_EXERCISE:_ Show every line containing "groups" by copying it.

_STORED DATA:_
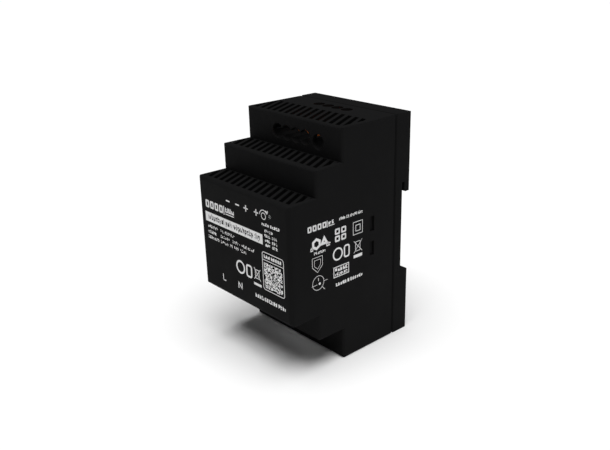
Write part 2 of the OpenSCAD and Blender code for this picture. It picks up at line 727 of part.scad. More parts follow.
// Windings as arcs that wrap a ring core, hollow where the core passes
module ring_winding(at, r0, r1, y, thick, spans) {
    translate([at[0], y[1], at[1]]) rotate([90, 0, 0]) for (a = spans) rotate([0, 0, a[0]])
        rotate_extrude(angle = a[1] - a[0]) difference() {
            translate([r0 - thick, -thick]) square([r1 - r0 + 2 * thick, y[1] - y[0] + 2 * thick]);
            translate([r0 - core_gap, -core_gap])
                square([r1 - r0 + 2 * core_gap, y[1] - y[0] + 2 * core_gap]);
        }
}

line_choke_y = [board_y - 9.5, board_y - 2.5];
out_choke_y = [board_y - 8, board_y - 2];

module line_choke_core() color("#55585c")
    ring_core(line_choke_at, 4.2, line_choke_r - 0.6, line_choke_y);

module line_choke_windings() color("#b4622e") {
    ring_winding(line_choke_at, 4.2, line_choke_r - 0.6, line_choke_y, 1, [[-60, 60], [120, 240]]);
    for (p = line_choke_leads) rod_y(lead_r, [board_y - 2, tail_y], p[0], p[1]);
}

module output_choke_core() color("#d8c24a")
    ring_core(out_choke_at, 3.2, out_choke_r - 0.9, out_choke_y);

module output_choke_winding() color("#b4622e") {
    ring_winding(out_choke_at, 3.2, out_choke_r - 0.9, out_choke_y, 0.9, [[20, 340]]);
    for (p = out_choke_leads) rod_y(lead_r, [board_y - 1.5, tail_y], p[0], p[1]);
}

module x_capacitor() color("#d8b32a") {
    block([xcap_at[0] - xcap[0] / 2, xcap_at[0] + xcap[0] / 2], [board_y - xcap[2], board_y],
        [xcap_at[1] - xcap[1] / 2, xcap_at[1] + xcap[1] / 2]);
    leads(xcap_leads, board_y - 0.2);
}

// Disc on two leads: normal along Z, or along X when on_edge is true
module disc(at, r, t, places, on_edge) {
    middle = board_y - r - 1.6;
    if (on_edge) rod_x(r, [at[0] - t / 2, at[0] + t / 2], middle, at[1]);
    else rod_z(r, [at[1] - t / 2, at[1] + t / 2], at[0], middle);
    for (p = places) rod_y(lead_r, [middle, tail_y], p[0], p[1]);
}

module y_capacitor() color("#3a78b0") disc(ycap_at, 3.6, 3, ycap_leads, false);
module varistor() color("#2d6ba8") disc(varistor_at, 5, 4, varistor_leads, true);
module inrush_thermistor() color("#2f4a34") disc(ntc_at, 4.4, 3.4, ntc_leads, false);

module bridge_rectifier() color("#28282a") {
    block([bridge_at[0] - 7.5, bridge_at[0] + 7.5], [board_y - 14.5, board_y - 3.5],
        [bridge_at[1] - 1.8, bridge_at[1] + 1.8]);
    for (p = bridge_leads) rod_y(lead_r, [board_y - 3.6, tail_y], p[0], p[1]);
}

fuse_y = board_y - fuse_r - 1.2;

module mains_fuse() color("#e6e2d6") rod_x(fuse_r, fuse_x, fuse_y, fuse_z);

// Two spring clips that cup the fuse's ends
module fuse_clips() color("#c9b27a") for (p = fuse_leads) {
    difference() {
        block([p[0] - 1.4, p[0] + 1.4], [fuse_y - 1, board_y], [fuse_z - fuse_r - 0.6, fuse_z + fuse_r + 0.6]);
        rod_x(fuse_r + core_gap, [p[0] - 2, p[0] + 2], fuse_y, fuse_z);
        block([p[0] - 2, p[0] + 2], [fuse_y - 2, fuse_y], [fuse_z - fuse_r + 0.2, fuse_z + fuse_r - 0.2]);
    }
    rod_y(lead_r, [board_y - 0.2, tail_y], p[0], p[1]);
}

// Heatsink plate on edge beside the board's right side, with one clamp screw hole
module heatsink(z, depth, screw_z) difference() {
    block([sink_x, sink_x + sink_t], [board_y - depth, board_y], z);
    rod_x(1.6, [sink_x - 1, sink_x + 3], board_y - 18, screw_z);
}

// Flat power package against the heatsink: moulded body, metal tab and three leads
module power_package(z, places) {
    middle = (z[0] + z[1]) / 2;
    block([sink_x - to_t, sink_x], [board_y - 14, board_y - 5], z);
    difference() {
        block([sink_x - 1.3, sink_x], [board_y - 20, board_y - 14 + eps], z);
        rod_x(1.6, [sink_x - 3, sink_x + 1], board_y - 18, middle);
    }
    for (p = places) rod_y(lead_r, [board_y - 5.1, tail_y], p[0], p[1]);
}

sink_low = [case_z - 19.5, case_z + 6];
sink_high = [diode_z[0] - 0.5, diode_z[1] + 1.5];
mosfet_mid = (mosfet_z[0] + mosfet_z[1]) / 2;
diode_mid = (diode_z[0] + diode_z[1]) / 2;

module primary_heatsink() color("#b9bcc0") heatsink(sink_low, 23, mosfet_mid);
module secondary_heatsink() color("#b9bcc0") heatsink(sink_high, 21, diode_mid);
module switching_transistor() color("#28282a") power_package(mosfet_z, mosfet_leads);
module rectifier_diode() color("#28282a") power_package(diode_z, diode_leads);

// One screw per heatsink, its head on the package's tab
module heatsink_screws() color("silver") for (z = [mosfet_mid, diode_mid]) {
    rod_x(1.5, [sink_x - 1.4, sink_x + sink_t], board_y - 18, z);
    rod_x(2.6, [sink_x - 3.2, sink_x - 1.3], board_y - 18, z);
}

// ---------- control side ----------

module control_board() color("#2f5d34") {
    block([ctrl_x, ctrl_x + 1.2], [board_y - 22, board_y], ctrl_z);
    for (p = ctrl_leads) rod_y(lead_r, [board_y - 0.2, tail_y], p[0], p[1]);
}

module controller_chip() color("#28282a")
    block([ctrl_x + 1.2, ctrl_x + 2.8], [board_y - 16, board_y - 8], [ctrl_z[0] + 2, ctrl_z[0] + 6]);

module optocoupler() color("#e9e6dc") {
    block([opto_at[0] - 2.3, opto_at[0] + 2.3], [board_y - 3.6, board_y - 0.3],
        [opto_at[1] - 3.2, opto_at[1] + 3.2]);
    leads(opto_leads, board_y - 0.4);
}

front_housing();
output_wire_plate();
input_wire_plate();
rear_base();
rail_latch();
latch_spring();
main_board();
board_screws();
output_terminal_body();
output_contacts();
output_cage(1);  // output_cage_1
output_cage(2);  // output_cage_2
output_cage(3);  // output_cage_3
output_cage(4);  // output_cage_4
output_screw(1);  // output_screw_1
output_screw(2);  // output_screw_2
output_screw(3);  // output_screw_3
output_screw(4);  // output_screw_4
input_terminal_body();
input_contacts();
input_cage(1);  // input_cage_1
input_cage(2);  // input_cage_2
input_screw(1);  // input_screw_1
input_screw(2);  // input_screw_2
trimmer_body();
trimmer_rotor();
status_led();
light_pipe();
transformer_core();
transformer_bobbin();
transformer_winding();
bulk_capacitor();
output_capacitor(1);  // output_capacitor_1
output_capacitor(2);  // output_capacitor_2
output_choke_core();
output_choke_winding();
line_choke_core();
line_choke_windings();
x_capacitor();
y_capacitor();
bridge_rectifier();
varistor();
inrush_thermistor();
mains_fuse();
fuse_clips();
primary_heatsink();
switching_transistor();
secondary_heatsink();
rectifier_diode();
heatsink_screws();
control_board();
controller_chip();
optocoupler();
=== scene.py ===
"""Looks of a stepped, vented power supply for a rail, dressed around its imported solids.

Each finish is a small frozen class, and the print on the case, the latch's spring, the
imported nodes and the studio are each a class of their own. Lengths are in metres, in the
row frame: +X to the right, +Y towards the rail and +Z up. Print alone is laid out in
millimetres, as on a drawing of the face that carries it.
"""

import json
import logging
import math
import random
from collections.abc import Callable
from dataclasses import dataclass, field
from enum import Enum

import bmesh
import bpy
from mathutils import Matrix, Vector

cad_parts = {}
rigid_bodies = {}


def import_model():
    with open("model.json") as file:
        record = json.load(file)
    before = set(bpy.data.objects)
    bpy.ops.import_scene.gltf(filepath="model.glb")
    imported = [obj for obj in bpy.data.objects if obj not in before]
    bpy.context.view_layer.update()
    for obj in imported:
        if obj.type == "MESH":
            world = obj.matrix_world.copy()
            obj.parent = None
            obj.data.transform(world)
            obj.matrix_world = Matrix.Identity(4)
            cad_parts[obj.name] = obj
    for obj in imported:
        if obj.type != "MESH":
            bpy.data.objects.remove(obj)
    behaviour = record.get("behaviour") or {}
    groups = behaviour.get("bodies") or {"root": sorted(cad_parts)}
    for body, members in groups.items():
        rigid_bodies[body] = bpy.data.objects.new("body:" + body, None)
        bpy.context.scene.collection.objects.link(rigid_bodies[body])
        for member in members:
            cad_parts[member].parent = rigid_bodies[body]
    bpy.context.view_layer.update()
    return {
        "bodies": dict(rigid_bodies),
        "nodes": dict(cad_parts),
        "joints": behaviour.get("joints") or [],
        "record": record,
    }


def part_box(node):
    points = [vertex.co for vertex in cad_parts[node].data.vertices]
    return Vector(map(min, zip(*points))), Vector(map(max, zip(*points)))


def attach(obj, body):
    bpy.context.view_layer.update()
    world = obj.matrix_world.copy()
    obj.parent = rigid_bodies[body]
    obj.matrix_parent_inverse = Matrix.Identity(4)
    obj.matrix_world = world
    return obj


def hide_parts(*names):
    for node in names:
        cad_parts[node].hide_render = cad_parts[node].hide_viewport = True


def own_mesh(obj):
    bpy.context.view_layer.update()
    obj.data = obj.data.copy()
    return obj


LOG = logging.getLogger("power_supply")
MM = 0.001
CASE_BODY = "case"

Colour = tuple[float, float, float]
Point = tuple[float, float]
Piece = bpy.types.Object
Tree = bpy.types.NodeTree
Node = bpy.types.Node
Socket = bpy.types.NodeSocket
FaceTest = Callable[[bmesh.types.BMFace], bool]
CellTest = Callable[[int, int], bool]


class Texture(Enum):
    """Surface patterns a finish may have."""

    MOULDED = "moulded"
    BRUSHED = "brushed"
    BOARD = "board"
    SPECKLED = "speckled"
    DRAWN = "drawn"
    CLEAR = "clear"


# ---------------------------------------------------------------- hand tools


def object_mode() -> None:
    """Leave edit mode and deselect every object."""
    if bpy.context.object is not None and bpy.context.object.mode != "OBJECT":
        bpy.ops.object.mode_set(mode="OBJECT")
    bpy.ops.object.select_all(action="DESELECT")


def pick(*objects: Piece) -> None:
    """Select these objects alone and make the first one active.

    Args:
        objects: the objects to select.
    """
    object_mode()
    for item in objects:
        item.select_set(True)
    bpy.context.view_layer.objects.active = objects[0]


def edit_all() -> None:
    """Enter edit mode on the active object with all of it selected."""
    bpy.ops.object.mode_set(mode="EDIT")
    bpy.ops.mesh.select_all(action="SELECT")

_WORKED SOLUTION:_
    groups = behaviour.get("bodies") or {"root": sorted(cad_parts)}
    for body, members in groups.items():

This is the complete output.